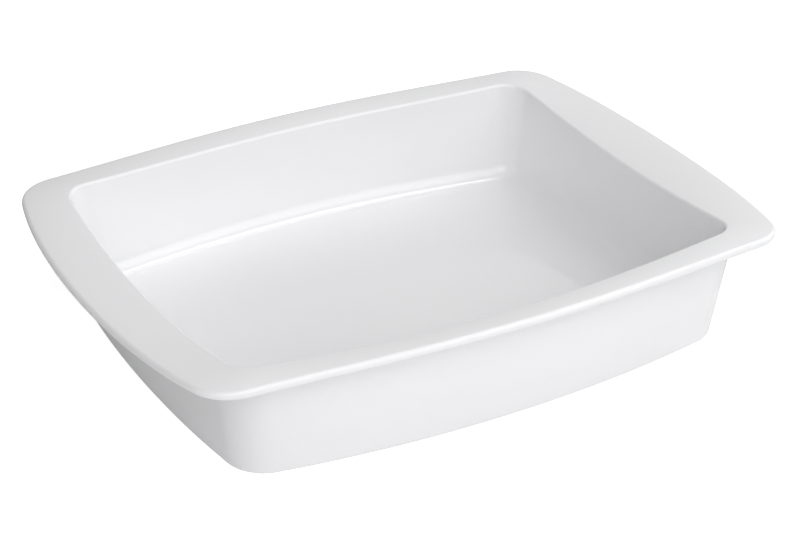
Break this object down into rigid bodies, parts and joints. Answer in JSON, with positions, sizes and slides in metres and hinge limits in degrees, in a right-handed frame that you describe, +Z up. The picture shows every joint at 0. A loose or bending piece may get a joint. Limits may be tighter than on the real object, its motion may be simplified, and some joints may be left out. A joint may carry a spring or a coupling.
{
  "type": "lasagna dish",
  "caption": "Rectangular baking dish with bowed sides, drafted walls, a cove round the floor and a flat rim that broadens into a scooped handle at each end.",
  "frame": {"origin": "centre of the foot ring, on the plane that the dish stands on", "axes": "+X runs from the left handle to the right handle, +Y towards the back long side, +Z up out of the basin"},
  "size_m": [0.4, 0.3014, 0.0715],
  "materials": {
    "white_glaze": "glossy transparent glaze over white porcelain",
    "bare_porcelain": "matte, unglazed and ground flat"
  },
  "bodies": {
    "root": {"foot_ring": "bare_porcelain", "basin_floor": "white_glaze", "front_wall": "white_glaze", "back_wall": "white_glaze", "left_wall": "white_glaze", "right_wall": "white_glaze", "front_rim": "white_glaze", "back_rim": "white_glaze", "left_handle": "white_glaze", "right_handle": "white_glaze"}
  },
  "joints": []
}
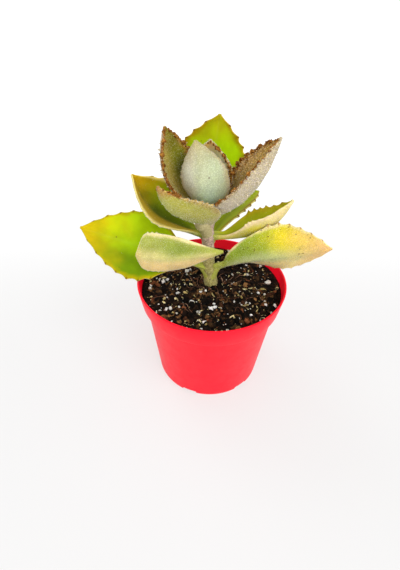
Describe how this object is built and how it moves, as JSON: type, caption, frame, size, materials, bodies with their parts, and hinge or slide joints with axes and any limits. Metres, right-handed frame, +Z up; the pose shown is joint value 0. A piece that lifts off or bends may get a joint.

◆ ◆ ◆

- [Exercise instructions]
Copy out the full set of records precisely, leaving nothing out.

- [Problem solution]
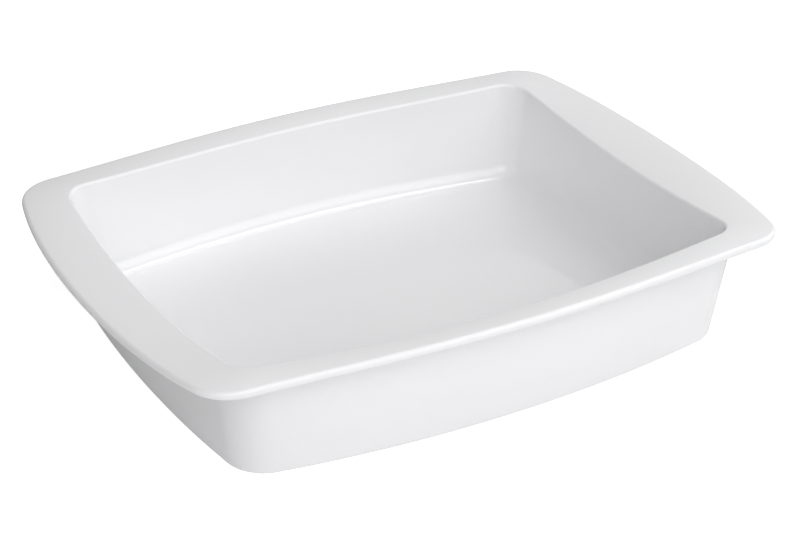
Break this object down into rigid bodies, parts and joints. Answer in JSON, with positions, sizes and slides in metres and hinge limits in degrees, in a right-handed frame that you describe, +Z up. The picture shows every joint at 0. A loose or bending piece may get a joint. Limits may be tighter than on the real object, its motion may be simplified, and some joints may be left out. A joint may carry a spring or a coupling.
{
  "type": "lasagna dish",
  "caption": "Rectangular baking dish with bowed sides, drafted walls, a cove round the floor and a flat rim that broadens into a scooped handle at each end.",
  "frame": {"origin": "centre of the foot ring, on the plane that the dish stands on", "axes": "+X runs from the left handle to the right handle, +Y towards the back long side, +Z up out of the basin"},
  "size_m": [0.4, 0.3014, 0.0715],
  "materials": {
    "white_glaze": "glossy transparent glaze over white porcelain",
    "bare_porcelain": "matte, unglazed and ground flat"
  },
  "bodies": {
    "root": {"foot_ring": "bare_porcelain", "basin_floor": "white_glaze", "front_wall": "white_glaze", "back_wall": "white_glaze", "left_wall": "white_glaze", "right_wall": "white_glaze", "front_rim": "white_glaze", "back_rim": "white_glaze", "left_handle": "white_glaze", "right_handle": "white_glaze"}
  },
  "joints": []
}
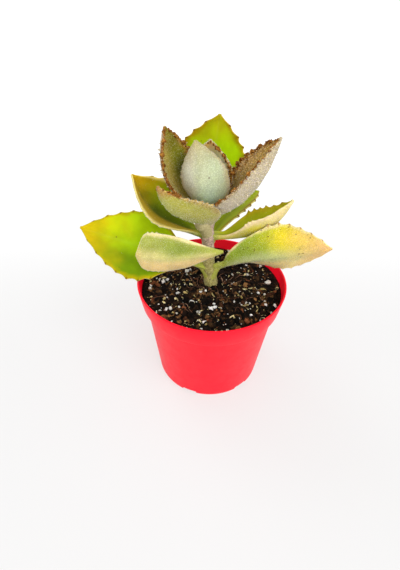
Describe how this object is built and how it moves, as JSON: type, caption, frame, size, materials, bodies with their parts, and hinge or slide joints with axes and any limits. Metres, right-handed frame, +Z up; the pose shown is joint value 0. A piece that lifts off or bends may get a joint.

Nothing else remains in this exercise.